Part of me is really excited to get back! I’m excited to see all my family and friends again, to take what I’ve learned on the Race and apply it to every day life, to work in a job I’m passionate about, to make an impact and influence the people that I’ve known for years and hold close to my heart.
The other part of me is nervous... intimidated... or maybe just flat out scared.
A great person who I have the privilege to call friend, also called Averi, recently wrote a blog that sums up my feelings quite well.
“I have a fear that I am going to let you all down. Maybe you thought I was going to come back “holier” maybe you thought I would be more of the same as when I left. Whatever you hoped I would be I hope the person I really am doesn’t disappoint you. Before I come back I want you to know who I think I am, and hopefully you can be proud of that and not what you might expect me to be.
Through the past eight months I have realized that a lot of my time on the race hasn’t really changed a lot of who I am outwardly, but changing a lot of who I am on the inside. The Lord has broken me down more times on the race to humble me, mold me, and change me for the better. I am learning how to be more confident because the Lord has made me to be bold and willing to do the uncomfortable. I see people because I asked for him to break my heart for what breaks his, and in order to do that I have to walk with my head up looking at people instead of watching where I walk. I say hi to random shop owners and start conversations with people I don’t know. I recognize when I am wrong and choose not to argue when I know I am right. I know that it is better to be quiet then start an argument that isn’t really worth the fight. I have learned how to love the bible and read it because I want to not because I have to. I’ve learned how to have conversations with the Lord and not just talk but also listen. I have learned that my opinion and voice is important, and there is a better way to speak to people then to raise my voice. I have learned to love the unlovable and see the broken. I have thought a lot about how I can love better at home and how to show that I care. I want to be more engaged with others and more dependable.

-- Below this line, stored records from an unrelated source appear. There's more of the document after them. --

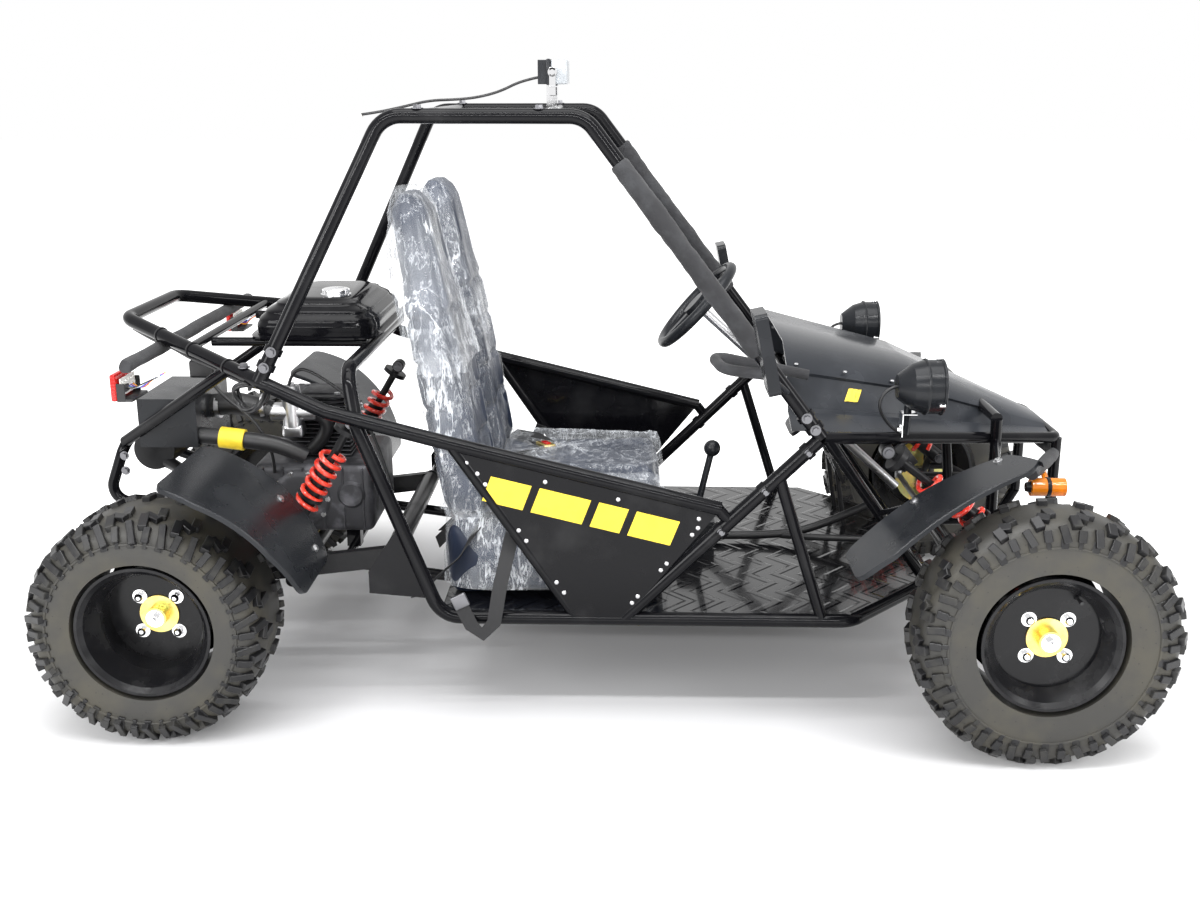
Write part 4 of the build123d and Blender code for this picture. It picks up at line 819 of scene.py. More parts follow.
def dressed(made, box, finish, channels):
    """Sewn channels pressed into a swelled pad, kept inside its solid's box, and its finish."""
    low, high = box
    for vert in made.data.vertices:
        for centre, direction, depth in channels:
            off = abs((vert.co - centre).dot(direction))
            if off < CHANNEL_HALF:
                vert.co -= vert.normal * depth * (1 - off / CHANNEL_HALF) ** 2
        vert.co = Vector(max(a, min(b, c)) for a, b, c in zip(low, high, vert.co))
    for face in made.data.polygons:
        face.use_smooth = True
    made.data.materials.clear()
    made.data.materials.append(FINISHES[finish])
    return made


def loose(shape, name):
    """The shape's mesh as an object, without a body yet."""
    mesh = bpy.data.meshes.new(name)
    bmesh.ops.recalc_face_normals(shape.mesh, faces=shape.mesh.faces)
    shape.mesh.to_mesh(mesh)
    shape.mesh.free()
    made = bpy.data.objects.new(name, mesh)
    bpy.context.scene.collection.objects.link(made)
    return made


def twin(made, name):
    """The same pad or film on the other side of the vehicle."""
    mesh = made.data.copy()
    mesh.transform(Matrix.Diagonal((1, -1, 1, 1)))
    mesh.flip_normals()
    other = bpy.data.objects.new(name, mesh)
    bpy.context.scene.collection.objects.link(other)
    return other


def seats():
    backs = loose(Shape().skin(back_surface, 48, 30, caps="low high"), "seat_back_right")
    low, high = Vector(CUSHION_LOW), Vector(CUSHION_HIGH)
    middle = (low + high) / 2
    block = Shape().block(high - low, spot(*middle), CUSHION_ROUND, 4)
    cushion = loose(block, "seat_cushion_right")
    lean = Vector((-SEAT_LEAN, 0, SEAT_TOP_Z - SEAT_FOOT_Z))
    foot = spot(SEAT_FOOT_X, -SEAT_Y, SEAT_FOOT_Z)
    seams = [(foot + lean * share, lean.normalized(), BACK_REACH) for share in CHANNEL_SHARES]
    rows = [(spot(x, 0, 0), Vector((1, 0, 0)), CUSHION_REACH) for x in CHANNEL_X]
    for made, node, channels in (
        (swelled(backs, BACK_REACH), "seat_backs", seams),
        (swelled(cushion, CUSHION_REACH), "seat_cushions", rows),
    ):
        dressed(made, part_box(node), "seat_vinyl", channels)
        other = twin(made, made.name.replace("right", "left"))
        for pad in (made, other):
            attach(pad, "frame")
            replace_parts(pad, node)


# Film: a loose bag over each back and cushion, with sharp folds
FILM_GAP = 0.007
FILM_FOLD = 0.015
FILM_COLUMNS = 180
HEM_WAVES = 13
BAG_FOLDS = ((7.0, 1.2, 0, 0.7), (11.0, 3.5, 1, 0.3))          # shares of the fold's height
CUSHION_FOLDS = ((7.0, 3.0, 0, 0.012), (13.0, 5.0, 0, 0.005))  # heights in metres
CUSHION_FILM_GAP = 0.009
CUSHION_EDGE = 0.55          # share of the film that lies on top, before it hangs down


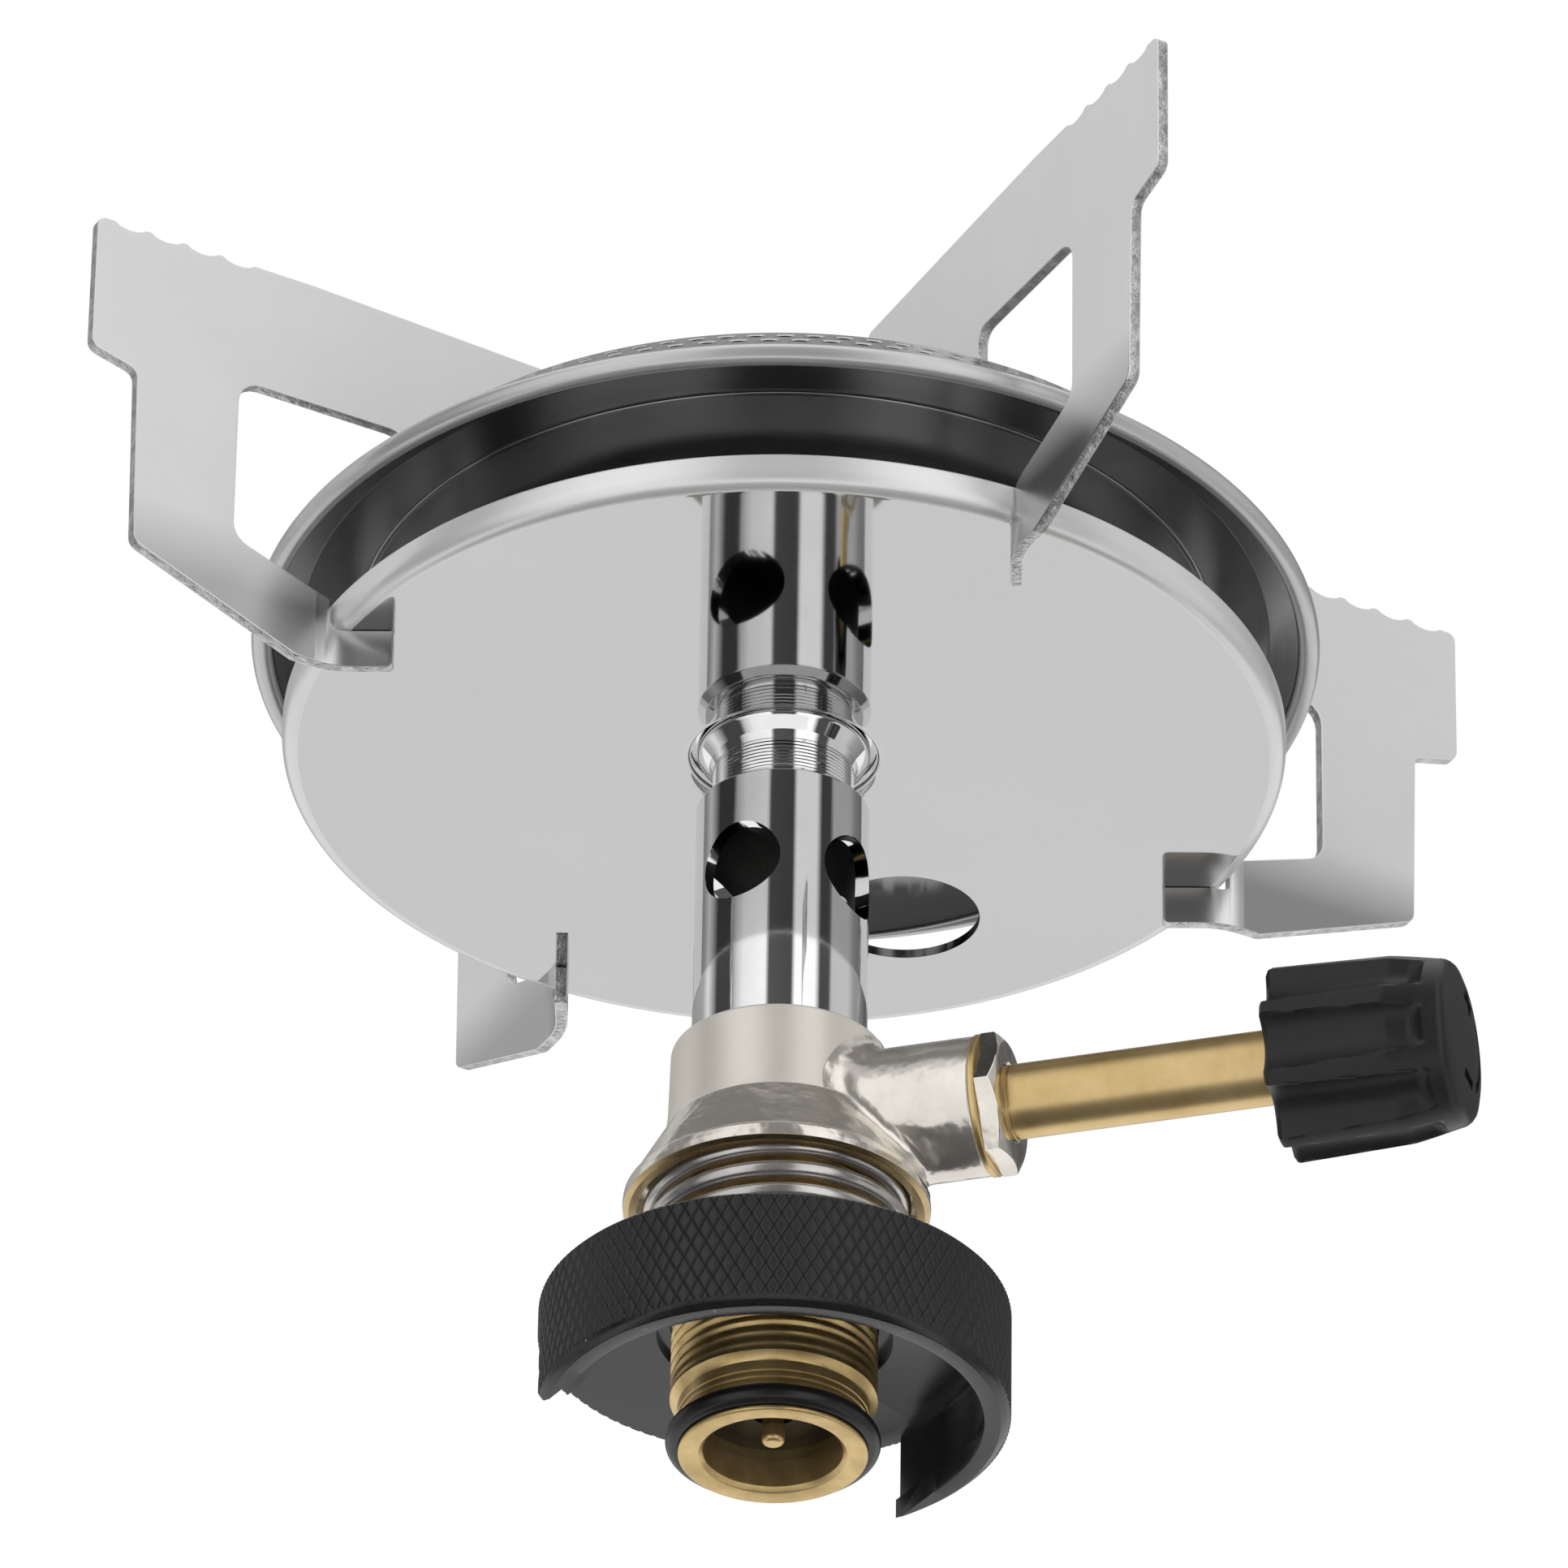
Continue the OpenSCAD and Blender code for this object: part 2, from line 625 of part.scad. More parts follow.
module valve_spindle() {
    stem_r = needle_stem_d / 2;
    tip_r = needle_tip_share * seat_bore_d / 2;
    seat_r = seat_bore_d / 2 - seat_gap;
    cone_len = needle_len / 2;
    thread_r = spindle_thread_d / 2;
    rod_r = spindle_d / 2;
    groove_end = spindle_groove_at + spindle_groove_w;
    mark_r_low = rod_r - mark_groove_depth;
    socket_z = knob_back + spindle_socket;
    color([0.83, 0.66, 0.36]) along_spindle() difference() {
        rotate_extrude() polygon([
            [0, seat_at - cone_len], [tip_r, seat_at - cone_len], [seat_r, seat_at],
            [stem_r, seat_at + cone_len], [stem_r, spindle_thread_at], [thread_r, spindle_thread_at],
            [thread_r, spindle_groove_at], [spindle_groove_r, spindle_groove_at],
            [spindle_groove_r, groove_end], [rod_r, groove_end], [rod_r, mark_groove_at],
            [mark_r_low, mark_groove_at], [mark_r_low, mark_groove_at + mark_groove_w],
            [rod_r, mark_groove_at + mark_groove_w], [rod_r, socket_z],
            [spindle_end_d / 2, socket_z], [spindle_end_d / 2, socket_z + spindle_end_len],
            [0, socket_z + spindle_end_len]
        ]);
        translate([spindle_end_d / 2 - spindle_flat, -spindle_d / 2, socket_z])
            cube([spindle_d, spindle_d, spindle_end_len + cut]);
    }
}

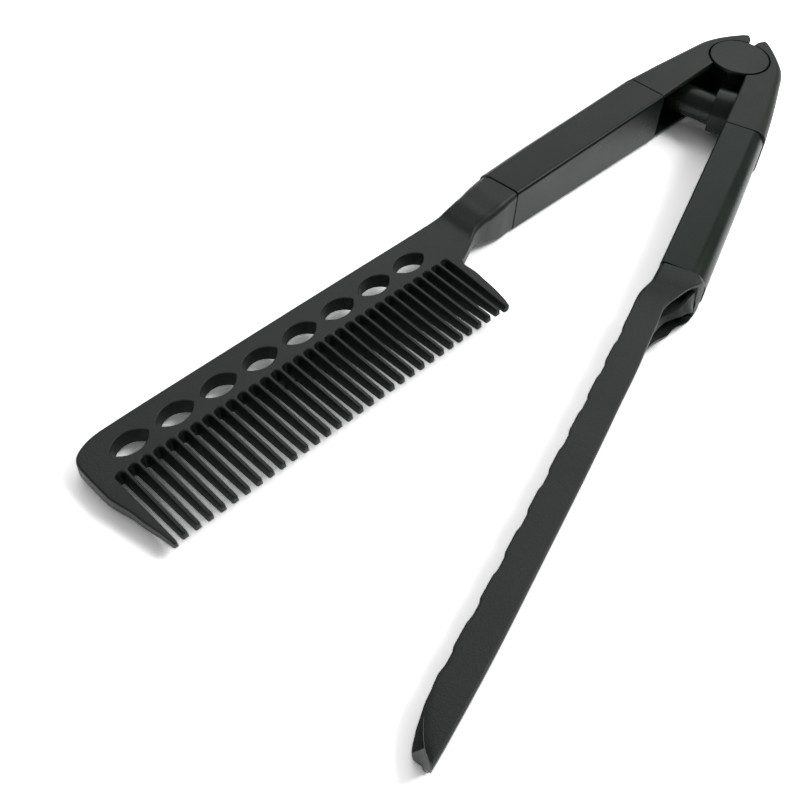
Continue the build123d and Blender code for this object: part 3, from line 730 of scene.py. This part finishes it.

I may not look or act holier, but I have changed.
I have the fear of disappointing any of you, but I believe that the Lord has made me to be who I am suppose to be at this point in my life, and I hope that makes all of you proud.”
I’m by no means perfect and never will be. I’m still funny, kinda awkward, and maybe there’s a little sass. I’m human. “Same same, but different.”
I hope that when you see me, you see the change in me and accept me for who I have become but give me grace when I fall and continue to love me in my mistakes.